The latest adventure taken on by these ladies in their 70s and 80s had them suspended in the air and zipping from tree to tree in the rain forest of Skamania County.

In July, longtime friends Lois Schroeder and Mary Stencel, of Camas, and Oleta Platt, Helen Moore and Carol Phillips, of Washougal, took the Skamania Zip Line Tour, based at Skamania Lodge in Stevenson.

The reason? To celebrate Schroeder’s and Phillips’ milestone birthdays.

“I thought, what a neat way to celebrate our 80th birthday,” said Schroeder, a retired substitute teacher whose late husband, Burt Schroeder, was once a pastor at Zion Lutheran Church in Camas. “It was a brand new experience.”

The plan was initially hatched by Moore — who the ladies described as “the instigator.”

“At our age we do ‘bucket lists,’” said Moore, 77. “We put different things on it as we go along. I’ve been told I’m crazy, but I like to think I’m adventurous.”

As part of the tree canopy Skamania Zip Line Tour, participants harnessed with a pulley system travel across seven zip lines ranging from 100 to 800 feet in length. There are also three sky bridges and one section where zip liners must rappel themselves to the ground from a high tree-bound platform.

“I was really excited about the zip line, but nobody told me about the bridges,” said Schroeder, who admitted to always having a fear of bridges. “But by the last zip, I didn’t want it to end.”

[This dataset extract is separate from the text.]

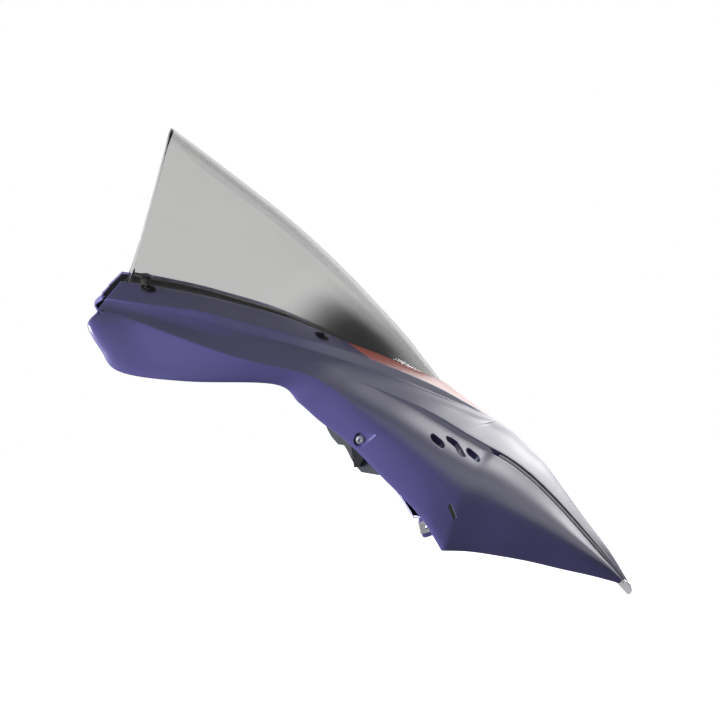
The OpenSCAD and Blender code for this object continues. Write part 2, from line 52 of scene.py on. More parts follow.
S2 = A([[-303, -190, 149], [-263, -192, 139], [-214, -187, 123], [-164, -181, 107], [-110, -171, 91], [-65, -158, 79],
        [-27, -144, 62], [12, -128, 45], [52, -114, 27], [82, -103, 11], [116, -90, -10], [145, -78, -27],
        [175, -65, -45], [204, -54, -68], [237, -40, -100], [272, -25, -138], [304, -12, -175], [326, -4, -202]])
CH = A([[-307, -198, 145], [-274, -207, 134], [-242, -208, 122], [-191, -205, 102], [-143, -197, 86], [-82, -180, 70],
        [-53, -172, 55], [-22, -166, 31], [12, -158, 7], [46, -150, -19], [80, -140, -42], [110, -128, -59],
        [142, -112, -76], [181, -93, -103], [222, -71, -128], [266, -46, -156], [298, -25, -180], [322, -7, -203]])
LO = A([[-309, -202, 142], [-318, -222, 129], [-304, -222, 101], [-284, -218, 77], [-215, -207, 65], [-115, -179, 58],
        [-86, -171, 36], [-63, -164, 15], [-30, -157, -11], [11, -148, -53], [54, -138, -98], [82, -126, -141],
        [117, -108, -146], [155, -90, -155], [195, -70, -166], [238, -48, -180], [281, -28, -193], [318, -9, -206]])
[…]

The zip line, the only one of its kind in Southwest Washington, opened to the public in May.

“I was very fearful to begin with,” Moore said. “But now that we’ve done it, I’d do it again.”

When their adventure was complete, the ladies retreated to the Skamania Lodge restaurant to celebrate with friends and family members who were there to cheer them on.

“We had a lot of encouragement from the ground,” said Phillips, a retired school teacher.

The friends agreed that making the experience even more special was doing it together.

“That was a big accomplishment for all of us to do that,” Moore said. “It was worth a toast. We are quite a sisterhood.”

This group of friends, who have known each other for more than 50 years, enjoy each others’ company. The go out for lunch together as often as they can, and have embarked on other adventures — together and separately — that have included parasailing and even getting tattoos.

“That was a real experience, that’s for sure,” said Moore, who got inked along with Schroeder three years ago at a Portland tattoo parlor.

Being retired and having already raised their children, the ladies are taking advantage of their freedom. A hot air balloon ride is now being discussed as a potential next adventure.

“When you’re our age, you don’t have as many responsibilities anymore,” Schroeder said. “We can do anything we want.”